The brutality of these incidents has shocked the people of Peru. It lays bare what many are calling a systemic "crisis" of violence that is based on gender, reported Al Jazeera.

In 2022, Peru, which is a country of more than 30 million, recorded 136 femicides, as per Channelstv.com.

Six out of 10 women have faced some form of physical or sexual violence, and rates of femicide are going up. Since the beginning of this year, there have been 51 reported femicides in the country.

Family members, government officials and women's rights organizations blamed misogyny, mistrust in the justice system and conservative legislation for the increasingly violent attacks against women.

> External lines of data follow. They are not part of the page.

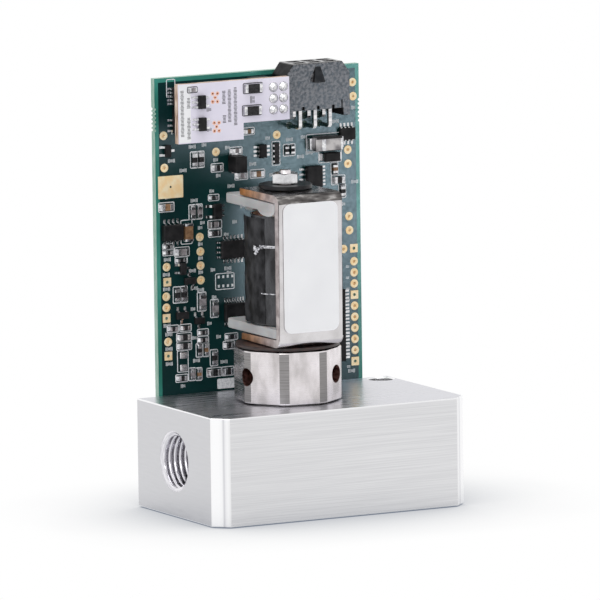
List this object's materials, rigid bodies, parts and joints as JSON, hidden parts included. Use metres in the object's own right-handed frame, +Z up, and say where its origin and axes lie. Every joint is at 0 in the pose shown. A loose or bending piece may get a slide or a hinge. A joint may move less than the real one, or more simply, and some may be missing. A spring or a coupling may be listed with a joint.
{
  "type": "proportional pressure controller",
  "caption": "Open-frame electronic pressure controller: an aluminium port block carrying a solenoid valve, with a circuit board screwed to its back.",
  "frame": {"origin": "centre of the port block's flat bottom face", "axes": "+Z up through the valve, +X towards the outlet end, -Y out of the plain front face, away from the circuit board"},
  "size_m": [0.064, 0.0431, 0.0982],
  "materials": {
    "aluminium": "brushed",
    "stainless_steel": "turned",
    "plated_sheet": "bright plating",
    "copper_wire": "enamelled copper wire",
    "brass": "turned",
    "grey_plastic": "moulded grey",
    "black_plastic": "moulded black",
    "black_tape": "wrapped film",
    "black_rubber": "moulded",
    "white_film": "bare label film",
    "green_board": "glass laminate with solder mask",
    "pale_board": "glass laminate with pale mask",
    "moulded_chip": "moulded",
    "tinned_metal": "tin plating",
    "brown_ceramic": "ceramic"
  },
  "bodies": {
    "controller": {"manifold_block": "aluminium", "valve_body": "stainless_steel", "body_o_ring": "black_rubber", "valve_seat": "brass", "seat_o_ring": "black_rubber", "guide_tube": "stainless_steel", "pole_piece": "stainless_steel", "plunger_spring": "stainless_steel", "bracket_gasket": "black_rubber", "flux_bracket": "plated_sheet", "coil_bobbin": "grey_plastic", "coil_winding": "copper_wire", "coil_tape": "black_tape", "valve_label": "white_film", "retaining_disc": "black_plastic", "retaining_nut": "tinned_metal", "coil_terminal_1": "tinned_metal", "coil_terminal_2": "tinned_metal", "main_board": "green_board", "board_screw_1": "stainless_steel", "board_screw_2": "stainless_steel", "board_screw_3": "stainless_steel", "board_screw_4": "stainless_steel", "pressure_sensor": "stainless_steel", "sensor_o_ring": "black_rubber", "connector_housing": "black_plastic", "connector_pin_1": "tinned_metal", "connector_pin_2": "tinned_metal", "connector_pin_3": "tinned_metal", "connector_pin_4": "tinned_metal", "connector_pin_5": "tinned_metal", "connector_pin_6": "tinned_metal", "daughter_board": "pale_board", "header_base": "black_plastic", "header_spacer": "black_plastic", "header_pin_1": "tinned_metal", "header_pin_2": "tinned_metal", "header_pin_3": "tinned_metal", "header_pin_4": "tinned_metal", "header_pin_5": "tinned_metal", "header_pin_6": "tinned_metal", "card_chip_1": "moulded_chip", "card_chip_2": "moulded_chip", "card_resistor_1": "moulded_chip", "card_resistor_2": "moulded_chip", "microcontroller": "moulded_chip", "driver_chip": "moulded_chip", "amplifier_chip": "moulded_chip", "power_inductor": "tinned_metal", "rectifier_diode": "moulded_chip", "power_chip": "moulded_chip", "ceramic_capacitor": "brown_ceramic", "regulator_chip": "moulded_chip", "converter_chip": "moulded_chip", "interface_chip": "moulded_chip", "tantalum_capacitor": "black_plastic", "switch_chip": "moulded_chip"},
    "poppet": {"plunger": "stainless_steel", "plunger_seal": "black_rubber"}
  },
  "joints": [
    {"name": "poppet_lift", "type": "slide", "parent": "controller", "child": "poppet", "axis": [0, 0, 1], "range_m": [0, 0.0005], "stiffness_N_per_m": 800, "springref_m": -0.001, "deforming": ["plunger_spring"]}
  ]
}
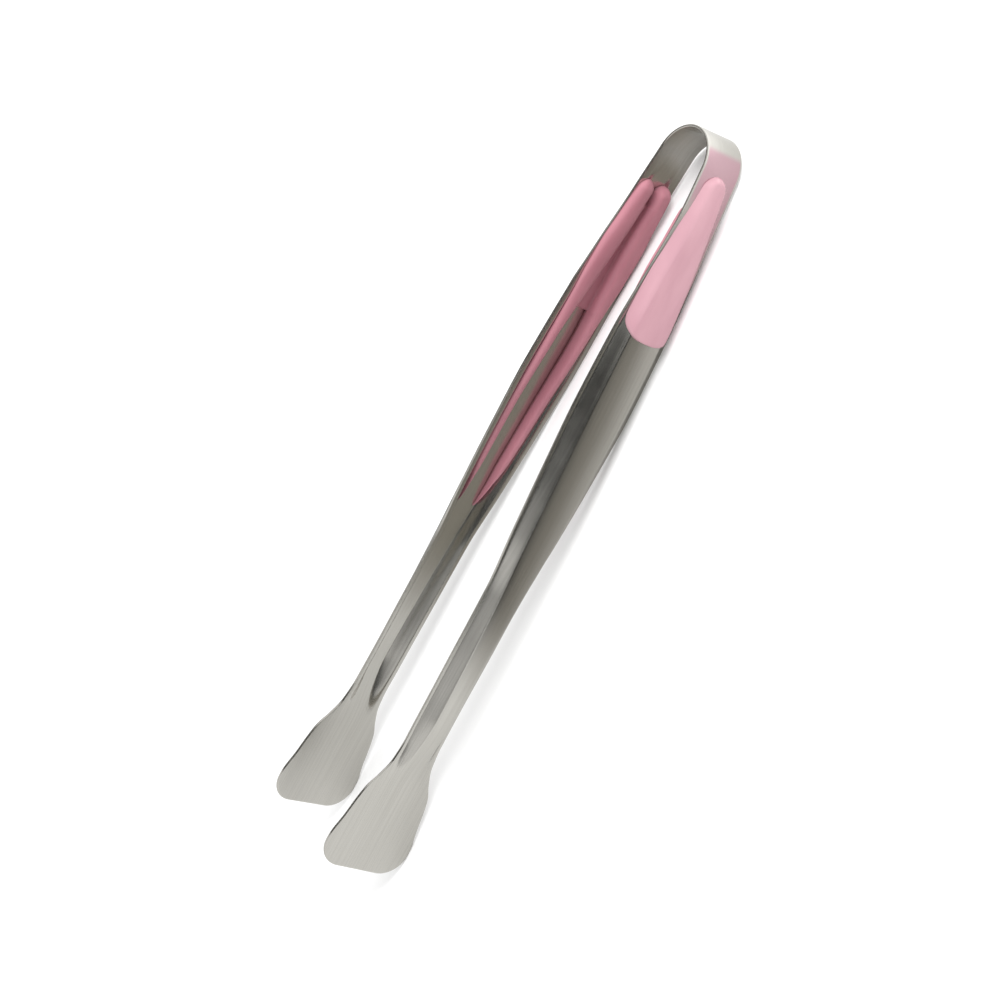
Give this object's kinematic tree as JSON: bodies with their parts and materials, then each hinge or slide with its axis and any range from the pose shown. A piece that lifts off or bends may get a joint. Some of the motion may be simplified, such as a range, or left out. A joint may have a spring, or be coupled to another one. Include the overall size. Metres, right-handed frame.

Diana Portal of the ombudsman's office said that it's a vicious circle, and that "cases continue to occur." She noted that a negligent state response sends an "unfortunate message that in Peru you can rape, disappear or kill a woman without consequence."

She said that it's a system that fails to comply with due "diligence and does not take reports seriously, which aggravates a situation of daily violence."

Eliana Revollar, the national ombudswoman, also said that each case of violence against women "reveals a system that isn't working."

Melissa Guillen, the spokeswoman for the Manuela Ramos feminist organization, shared that there's a serious problem in that "prejudices and stereotypes of women continue to affect the work of police, prosecutors and judges."